Exercise requirements:
Copy all of the material below exactly.

Material:
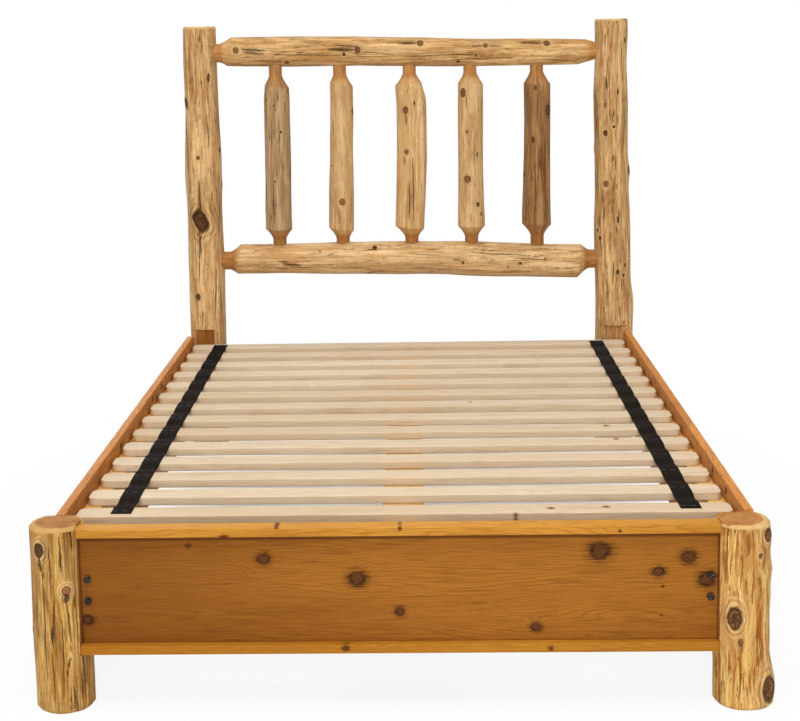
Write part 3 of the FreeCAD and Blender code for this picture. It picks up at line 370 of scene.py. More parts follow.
def tonesFor(pale, warm, streak, **changed):  # tones as a screen shows them, then shares and millimetres
    tones = {"pale": pale, "warm": warm, "streak": streak, "light": (238, 208, 158), "stain": (170, 118, 60),
             "bark": (112, 70, 32), "dark": (48, 31, 18), "weathered": (150, 128, 94), "halo": (222, 184, 126),
             "heart": (100, 62, 30), "heartPale": (166, 116, 72), "cut": (194, 141, 87), "cutDeep": (168, 114, 62),
             "coned": (208, 168, 116), "cutLowShadeAndStain": (132, 80, 34), "heartwood": (182, 128, 74),
             "heartDeep": (152, 100, 52), "sapwood": (220, 186, 130), "rim": 46, "shoulder": (900, 901),
             "cloud": 0.35, "lines": 0.35, "streaks": 0.55, "flecks": 0.6, "ticks": 0.8, "grey": 0.3, "veins": 0.35,
             "lowNeckShadeAndStain": 0.0, "cracked": 0.75, **changed}
    return {key: tint(*value) if np.size(value) == 3 else value for key, value in tones.items()}


def flatFace(radius, depth, facing, where):
    # the radius cut back to a plane at depth, and one where a point lies on the cut
    kept = np.where(where, np.minimum(depth * mm / np.maximum(facing, 1e-4), radius), radius)
    return kept, (kept < radius - 0.3 * mm).astype(float)


def frontOnly(depth, low, high, reach, sign):
    # the seat: in front of -depth the log is cut away between low and high, on the outer side up to reach past
    # the middle
    def cutter(along, around, radius):
        forward = np.maximum(-np.sin(around), 1e-4)
        inside = (np.sin(around) < 0) & (depth * mm / forward * np.cos(around) * -sign < reach * mm)
        return flatFace(radius, depth, forward, (along > low * mm) & (along < high * mm) & inside)
    return cutter


def backFlat(depth, low):  # the flat that the block lies against
    def cutter(along, around, radius):
        return flatFace(radius, depth, np.sin(around), (along > low * mm) & (np.sin(around) > 0))
    return cutter


def cornerNotch(offset, low, sign):
    # the front inner quarter beyond offset is cut away above low, where the foot board's end fits
    def cutter(along, around, radius):
        inner = np.cos(around) * -sign
        return flatFace(radius, offset, inner, (along > low * mm) & (inner > 0) & (np.sin(around) < -1e-6))
    return cutter


headPlane = 1014.5  # Y of the headboard's middle
blockLow, notchLow, seatTop = 105, 119, 412  # where the flats and the seats begin and end
headLog = {"axis": "z", "y": headPlane, "z": 0, "length": 1394, "rows": 430, "columns": 120, "wobble": 0.9,
           "chamfer": 5, "ledges": (blockLow, seatTop)}
headPosts = {
    "left": {
        "x": -658, "seed": 11, "shift": 1,
        "tones": tonesFor((220, 180, 127), (187, 142, 90), (146, 99, 52), flecks=0.55, grey=0.2,
                          cut=(148, 94, 34), cutDeep=(130, 76, 20)),
        "body": ((0, 58.5, -3, 0), (418, 58, -0.5, 1), (558, 57.5, 1.7, 1.5), (836, 57, 1.7, 1),
                 (1004, 58.5, 1.7, 0), (1171, 53.5, 3.4, -1), (1352, 53, 2.8, -0.5), (1394, 52, 2.8, 0)),
        "flats": [frontOnly(42, blockLow, seatTop, 24, -1)],
        "knots": ((771, 262, 27, 1.5, 1, 1.3), (976, 263, 5.5, 1.5, 0.5, 1.1), (521, 246, 8, 2.5, 0.8, 1.3),
                  (1232, 306, 4, 0.5, 0.9, 3.2), (998, 339, 5, 3, 0.7, 1.6), (1150, 219, 7, 3, 0.9, 2.2),
                  (1090, 120, 9, 3, 0.4, 1.3), (640, 60, 12, 4, 0.8, 1.4), (330, 150, 8, 3, 0.4, 1.2),
                  (880, 10, 8, 2, 0.3, 1.2)),
        "lumps": ((1165, 214, 26, 16, 4), (1120, 222, 20, 9, -3), (905, 185, 60, 22, 1.5),
                  (480, 200, 70, 30, 1.5)),
        "cracks": ((792, 266, 905, 262, 3), (690, 258, 760, 262, 4), (640, 256, 740, 261, 2),
                   (560, 250, 690, 258, 1.2), (440, 300, 620, 312, 1.4), (430, 330, 560, 325, 1.3),
                   (1000, 300, 1120, 296, 1.2), (930, 225, 1110, 212, 2), (720, 330, 860, 338, 1.1),
                   (1250, 236, 1340, 240, 1)),
    },
    "right": {
        "x": 670, "seed": 37, "shift": 21,
        "tones": tonesFor((214, 173, 119), (182, 137, 86), (143, 98, 52), flecks=0.75, grey=0.3,
                          cut=(196, 150, 98), cutDeep=(170, 122, 72)),
        "body": ((0, 61, 4.6, 0), (390, 60.4, 4, 0), (474, 61.5, 5.1, 0), (558, 58.7, 1.7, 1), (753, 58.1, -1.7, 1),
                 (836, 54.7, -2.3, 0.5), (976, 54.4, -5.7, 0), (1171, 54.2, -9.1, 0), (1255, 51.5, -9.1, 0),
                 (1352, 52.4, -5.7, 0), (1394, 51.3, -6.8, 0)),
        "flats": [frontOnly(42, blockLow, 407, 26, 1)],
        "knots": ((1033, 239, 6, 1, 0.8, 1.5), (870, 240, 9, 1.5, 0.3, 1.1), (1053, 266, 4, 0, 0.9, 1.2),
                  (1164, 280, 2.5, 0, 1, 4), (585, 280, 5, 0, 1, 1.4), (574, 301, 4.5, 0, 1, 1.2),
                  (606, 307, 3.5, 0, 0.9, 2), (694, 220, 4, 0.5, 0.8, 1.3), (719, 210, 5, 1, 0.4, 1.1),
                  (754, 280, 3, 0, 0.9, 3.5), (911, 337, 9, 3, 0.5, 1.6), (1326, 312, 4, 1.5, 0.9, 2),
                  (1130, 100, 9, 3, 0.6, 1.3), (760, 75, 12, 3.5, 0.7, 1.3), (430, 130, 8, 2.5, 0.4, 1.2),
                  (980, 170, 6, 2, 0.4, 1.2)),
        "lumps": ((905, 350, 34, 18, 3), (480, 352, 42, 26, 3.5), (620, 200, 60, 30, 1.2)),
        "cracks": ((1170, 245, 1215, 240, 1.6), (1080, 262, 1110, 268, 1.5), (940, 262, 965, 266, 1.8),
                   (730, 285, 790, 283, 1.4), (540, 262, 620, 268, 1.2), (470, 250, 570, 246, 1.2),
                   (1240, 300, 1330, 296, 1), (630, 225, 700, 221, 1.3), (410, 300, 425, 301, 1.6)),
    },
}
for side, plan in headPosts.items():
    paint = logPaint("peeledHeadPost" + side.capitalize(), plan["tones"], plan["shift"])
    logPiece("peeled_head_post_" + side, {**headLog, **plan}, paint, "head_post_" + side)
print("head posts made")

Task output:
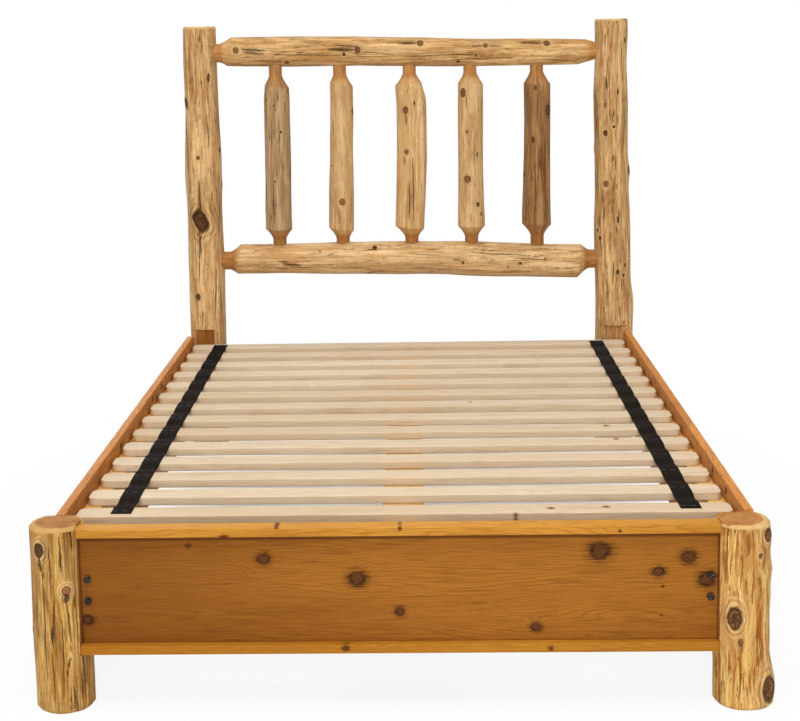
Write part 3 of the FreeCAD and Blender code for this picture. It picks up at line 370 of scene.py. More parts follow.
def tonesFor(pale, warm, streak, **changed):  # tones as a screen shows them, then shares and millimetres
    tones = {"pale": pale, "warm": warm, "streak": streak, "light": (238, 208, 158), "stain": (170, 118, 60),
             "bark": (112, 70, 32), "dark": (48, 31, 18), "weathered": (150, 128, 94), "halo": (222, 184, 126),
             "heart": (100, 62, 30), "heartPale": (166, 116, 72), "cut": (194, 141, 87), "cutDeep": (168, 114, 62),
             "coned": (208, 168, 116), "cutLowShadeAndStain": (132, 80, 34), "heartwood": (182, 128, 74),
             "heartDeep": (152, 100, 52), "sapwood": (220, 186, 130), "rim": 46, "shoulder": (900, 901),
             "cloud": 0.35, "lines": 0.35, "streaks": 0.55, "flecks": 0.6, "ticks": 0.8, "grey": 0.3, "veins": 0.35,
             "lowNeckShadeAndStain": 0.0, "cracked": 0.75, **changed}
    return {key: tint(*value) if np.size(value) == 3 else value for key, value in tones.items()}


def flatFace(radius, depth, facing, where):
    # the radius cut back to a plane at depth, and one where a point lies on the cut
    kept = np.where(where, np.minimum(depth * mm / np.maximum(facing, 1e-4), radius), radius)
    return kept, (kept < radius - 0.3 * mm).astype(float)


def frontOnly(depth, low, high, reach, sign):
    # the seat: in front of -depth the log is cut away between low and high, on the outer side up to reach past
    # the middle
    def cutter(along, around, radius):
        forward = np.maximum(-np.sin(around), 1e-4)
        inside = (np.sin(around) < 0) & (depth * mm / forward * np.cos(around) * -sign < reach * mm)
        return flatFace(radius, depth, forward, (along > low * mm) & (along < high * mm) & inside)
    return cutter


def backFlat(depth, low):  # the flat that the block lies against
    def cutter(along, around, radius):
        return flatFace(radius, depth, np.sin(around), (along > low * mm) & (np.sin(around) > 0))
    return cutter


def cornerNotch(offset, low, sign):
    # the front inner quarter beyond offset is cut away above low, where the foot board's end fits
    def cutter(along, around, radius):
        inner = np.cos(around) * -sign
        return flatFace(radius, offset, inner, (along > low * mm) & (inner > 0) & (np.sin(around) < -1e-6))
    return cutter


headPlane = 1014.5  # Y of the headboard's middle
blockLow, notchLow, seatTop = 105, 119, 412  # where the flats and the seats begin and end
headLog = {"axis": "z", "y": headPlane, "z": 0, "length": 1394, "rows": 430, "columns": 120, "wobble": 0.9,
           "chamfer": 5, "ledges": (blockLow, seatTop)}
headPosts = {
    "left": {
        "x": -658, "seed": 11, "shift": 1,
        "tones": tonesFor((220, 180, 127), (187, 142, 90), (146, 99, 52), flecks=0.55, grey=0.2,
                          cut=(148, 94, 34), cutDeep=(130, 76, 20)),
        "body": ((0, 58.5, -3, 0), (418, 58, -0.5, 1), (558, 57.5, 1.7, 1.5), (836, 57, 1.7, 1),
                 (1004, 58.5, 1.7, 0), (1171, 53.5, 3.4, -1), (1352, 53, 2.8, -0.5), (1394, 52, 2.8, 0)),
        "flats": [frontOnly(42, blockLow, seatTop, 24, -1)],
        "knots": ((771, 262, 27, 1.5, 1, 1.3), (976, 263, 5.5, 1.5, 0.5, 1.1), (521, 246, 8, 2.5, 0.8, 1.3),
                  (1232, 306, 4, 0.5, 0.9, 3.2), (998, 339, 5, 3, 0.7, 1.6), (1150, 219, 7, 3, 0.9, 2.2),
                  (1090, 120, 9, 3, 0.4, 1.3), (640, 60, 12, 4, 0.8, 1.4), (330, 150, 8, 3, 0.4, 1.2),
                  (880, 10, 8, 2, 0.3, 1.2)),
        "lumps": ((1165, 214, 26, 16, 4), (1120, 222, 20, 9, -3), (905, 185, 60, 22, 1.5),
                  (480, 200, 70, 30, 1.5)),
        "cracks": ((792, 266, 905, 262, 3), (690, 258, 760, 262, 4), (640, 256, 740, 261, 2),
                   (560, 250, 690, 258, 1.2), (440, 300, 620, 312, 1.4), (430, 330, 560, 325, 1.3),
                   (1000, 300, 1120, 296, 1.2), (930, 225, 1110, 212, 2), (720, 330, 860, 338, 1.1),
                   (1250, 236, 1340, 240, 1)),
    },
    "right": {
        "x": 670, "seed": 37, "shift": 21,
        "tones": tonesFor((214, 173, 119), (182, 137, 86), (143, 98, 52), flecks=0.75, grey=0.3,
                          cut=(196, 150, 98), cutDeep=(170, 122, 72)),
        "body": ((0, 61, 4.6, 0), (390, 60.4, 4, 0), (474, 61.5, 5.1, 0), (558, 58.7, 1.7, 1), (753, 58.1, -1.7, 1),
                 (836, 54.7, -2.3, 0.5), (976, 54.4, -5.7, 0), (1171, 54.2, -9.1, 0), (1255, 51.5, -9.1, 0),
                 (1352, 52.4, -5.7, 0), (1394, 51.3, -6.8, 0)),
        "flats": [frontOnly(42, blockLow, 407, 26, 1)],
        "knots": ((1033, 239, 6, 1, 0.8, 1.5), (870, 240, 9, 1.5, 0.3, 1.1), (1053, 266, 4, 0, 0.9, 1.2),
                  (1164, 280, 2.5, 0, 1, 4), (585, 280, 5, 0, 1, 1.4), (574, 301, 4.5, 0, 1, 1.2),
                  (606, 307, 3.5, 0, 0.9, 2), (694, 220, 4, 0.5, 0.8, 1.3), (719, 210, 5, 1, 0.4, 1.1),
                  (754, 280, 3, 0, 0.9, 3.5), (911, 337, 9, 3, 0.5, 1.6), (1326, 312, 4, 1.5, 0.9, 2),
                  (1130, 100, 9, 3, 0.6, 1.3), (760, 75, 12, 3.5, 0.7, 1.3), (430, 130, 8, 2.5, 0.4, 1.2),
                  (980, 170, 6, 2, 0.4, 1.2)),
        "lumps": ((905, 350, 34, 18, 3), (480, 352, 42, 26, 3.5), (620, 200, 60, 30, 1.2)),
        "cracks": ((1170, 245, 1215, 240, 1.6), (1080, 262, 1110, 268, 1.5), (940, 262, 965, 266, 1.8),
                   (730, 285, 790, 283, 1.4), (540, 262, 620, 268, 1.2), (470, 250, 570, 246, 1.2),
                   (1240, 300, 1330, 296, 1), (630, 225, 700, 221, 1.3), (410, 300, 425, 301, 1.6)),
    },
}
for side, plan in headPosts.items():
    paint = logPaint("peeledHeadPost" + side.capitalize(), plan["tones"], plan["shift"])
    logPiece("peeled_head_post_" + side, {**headLog, **plan}, paint, "head_post_" + side)
print("head posts made")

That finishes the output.